Some investment banks recognize that the Web can help--and are trying to do something about it. Goldman Sachs says it has been working for six months on a system to disseminate more information about orders before a deal. W.R. Hambrecht & Co., the small investment bank that attracted attention for running IPOs on a modified auction system, says a coming version of its system will let bidders see summaries of other investors' bids for the first time. These changes offer the prospect of a better deal for small investors.
For a breakthrough, though, the banks say they need more flexibility from the SEC. In particular, they want to be able to react to all the information they gather by being able to change the price of a deal faster and more easily than they can now. SEC rules require issuers to make a formal filing when they change the price, which delays a deal for at least two days. Often, underwriters feel that they can't afford to wait. The result: They price the offering too low. There's no reason why updated prices cannot be disseminated to all investors, instantly, on a Web site and through e-mail to people who already have ordered shares.

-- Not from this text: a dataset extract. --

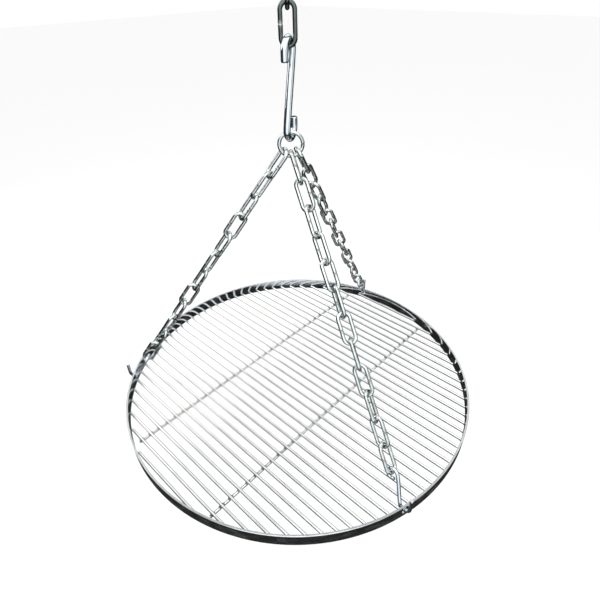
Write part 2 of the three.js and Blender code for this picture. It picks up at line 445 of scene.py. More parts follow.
def between(first: np.ndarray, last: np.ndarray, start: float, end: float, at: float) -> np.ndarray:
    """A point on the straight line that is at first when at is start and at last when at is end."""
    return (end - at) / (end - start) * first + (at - start) / (end - start) * last


def smooth_path(corners: list[Vector], spacing: float) -> np.ndarray:
    """Evenly spaced points on a smooth curve through some corners.

    Args:
        corners: The points to pass through.
        spacing: The distance between the points given back.

    Returns:
        The points, one row each.
    """
    given = np.array([tuple(c) for c in corners])
    ends = np.vstack([2 * given[0] - given[1], given, 2 * given[-1] - given[-2]])
    fine = []
    for a, b, c, d in zip(ends, ends[1:], ends[2:], ends[3:]):
        knots = np.cumsum([0.0, *[math.sqrt(np.linalg.norm(q - p)) for p, q in ((a, b), (b, c), (c, d))]])
        for t in np.linspace(knots[1], knots[2], CURVE_STEPS, endpoint=False):
            first = between(a, b, knots[0], knots[1], t)
            second = between(b, c, knots[1], knots[2], t)
            third = between(c, d, knots[2], knots[3], t)
            early = between(first, second, knots[0], knots[2], t)
            late = between(second, third, knots[1], knots[3], t)
            fine.append(between(early, late, knots[1], knots[2], t))
    fine.append(given[-1])
    line = np.array(fine)
    run = np.concatenate([[0.0], np.cumsum(np.linalg.norm(np.diff(line, axis=0), axis=1))])
    wanted = np.linspace(0.0, run[-1], max(8, int(run[-1] / spacing)))
    return np.column_stack([np.interp(wanted, run, line[:, k]) for k in range(3)])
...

A solution like this would be good for investors and good for companies going public. Martin P. Dunn, the SEC's associate director for corporation finance, says the commission is examining reform but will go slowly to avoid encouraging even more speculation. The feds should think boldly. Ever since the 1930s, securities laws have been based on the firm belief that information is power and free markets can work out the rest. More of the same will help end those sickening IPO roller-coaster rides.